======== Supplied information ========

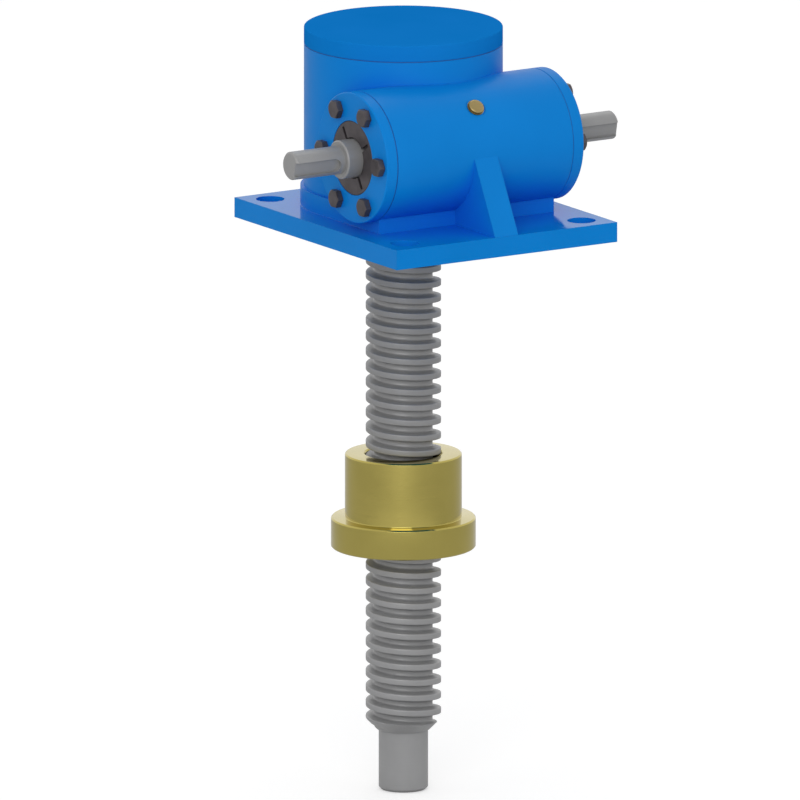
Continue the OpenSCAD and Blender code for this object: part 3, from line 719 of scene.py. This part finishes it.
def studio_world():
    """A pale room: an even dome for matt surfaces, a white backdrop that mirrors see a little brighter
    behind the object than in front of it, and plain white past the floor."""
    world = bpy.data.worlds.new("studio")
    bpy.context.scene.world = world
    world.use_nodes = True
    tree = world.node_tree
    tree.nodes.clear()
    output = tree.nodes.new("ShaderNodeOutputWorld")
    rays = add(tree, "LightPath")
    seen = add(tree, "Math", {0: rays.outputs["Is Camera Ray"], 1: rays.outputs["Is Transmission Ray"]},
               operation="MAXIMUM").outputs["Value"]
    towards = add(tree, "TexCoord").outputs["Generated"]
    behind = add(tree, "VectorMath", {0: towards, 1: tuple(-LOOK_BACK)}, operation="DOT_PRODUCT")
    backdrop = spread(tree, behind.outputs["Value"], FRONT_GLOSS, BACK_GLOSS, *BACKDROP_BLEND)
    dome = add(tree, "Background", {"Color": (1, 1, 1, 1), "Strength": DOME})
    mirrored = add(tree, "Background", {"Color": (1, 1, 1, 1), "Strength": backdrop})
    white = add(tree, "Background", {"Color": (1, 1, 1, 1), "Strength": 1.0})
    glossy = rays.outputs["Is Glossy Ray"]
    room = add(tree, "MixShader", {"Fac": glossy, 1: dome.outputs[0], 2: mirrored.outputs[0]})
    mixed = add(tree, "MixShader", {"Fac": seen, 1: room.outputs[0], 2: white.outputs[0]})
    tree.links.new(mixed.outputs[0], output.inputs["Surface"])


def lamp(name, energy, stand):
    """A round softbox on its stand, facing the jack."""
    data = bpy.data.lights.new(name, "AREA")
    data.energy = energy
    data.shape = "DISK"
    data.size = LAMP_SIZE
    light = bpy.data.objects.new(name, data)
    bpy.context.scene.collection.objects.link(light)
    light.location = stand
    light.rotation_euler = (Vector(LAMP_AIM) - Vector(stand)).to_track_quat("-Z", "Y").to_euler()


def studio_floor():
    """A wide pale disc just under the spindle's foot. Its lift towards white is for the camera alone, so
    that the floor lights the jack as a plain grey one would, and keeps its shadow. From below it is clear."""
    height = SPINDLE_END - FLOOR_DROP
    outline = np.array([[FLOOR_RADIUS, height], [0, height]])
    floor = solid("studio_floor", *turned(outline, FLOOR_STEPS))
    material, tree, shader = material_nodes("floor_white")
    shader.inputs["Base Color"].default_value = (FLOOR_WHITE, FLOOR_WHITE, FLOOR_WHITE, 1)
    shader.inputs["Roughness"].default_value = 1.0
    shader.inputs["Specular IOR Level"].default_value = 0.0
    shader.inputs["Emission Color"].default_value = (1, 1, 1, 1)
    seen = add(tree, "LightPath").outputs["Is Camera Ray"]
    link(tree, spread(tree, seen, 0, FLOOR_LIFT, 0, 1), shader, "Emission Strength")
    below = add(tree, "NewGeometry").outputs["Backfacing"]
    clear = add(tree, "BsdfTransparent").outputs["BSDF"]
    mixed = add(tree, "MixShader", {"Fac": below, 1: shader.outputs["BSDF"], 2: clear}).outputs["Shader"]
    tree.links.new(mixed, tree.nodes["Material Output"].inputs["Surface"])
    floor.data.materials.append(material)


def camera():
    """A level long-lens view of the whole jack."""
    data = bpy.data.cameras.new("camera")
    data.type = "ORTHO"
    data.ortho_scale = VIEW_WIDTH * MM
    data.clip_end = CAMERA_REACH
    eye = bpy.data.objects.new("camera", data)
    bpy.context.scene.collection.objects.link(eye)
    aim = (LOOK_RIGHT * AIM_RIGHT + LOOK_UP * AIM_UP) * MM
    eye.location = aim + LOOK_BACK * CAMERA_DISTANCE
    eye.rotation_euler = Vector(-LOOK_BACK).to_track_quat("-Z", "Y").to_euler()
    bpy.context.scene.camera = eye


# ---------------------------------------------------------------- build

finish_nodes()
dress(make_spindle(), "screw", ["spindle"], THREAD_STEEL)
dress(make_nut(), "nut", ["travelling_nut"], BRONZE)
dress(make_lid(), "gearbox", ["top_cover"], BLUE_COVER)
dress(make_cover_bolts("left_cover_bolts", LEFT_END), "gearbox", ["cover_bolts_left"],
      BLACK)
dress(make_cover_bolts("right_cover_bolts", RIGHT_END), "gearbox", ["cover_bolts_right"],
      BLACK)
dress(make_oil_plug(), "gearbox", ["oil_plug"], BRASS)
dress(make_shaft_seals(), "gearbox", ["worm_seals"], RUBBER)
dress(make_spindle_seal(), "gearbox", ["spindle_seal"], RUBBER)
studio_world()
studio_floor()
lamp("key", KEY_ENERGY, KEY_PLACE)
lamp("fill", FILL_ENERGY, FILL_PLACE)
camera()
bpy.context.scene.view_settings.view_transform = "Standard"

========

What to produce.
From the listing above, pick out every line containing "scene".

Problem solution.
Continue the OpenSCAD and Blender code for this object: part 3, from line 719 of scene.py. This part finishes it.
    bpy.context.scene.world = world
    bpy.context.scene.collection.objects.link(light)
    bpy.context.scene.collection.objects.link(eye)
    bpy.context.scene.camera = eye
bpy.context.scene.view_settings.view_transform = "Standard"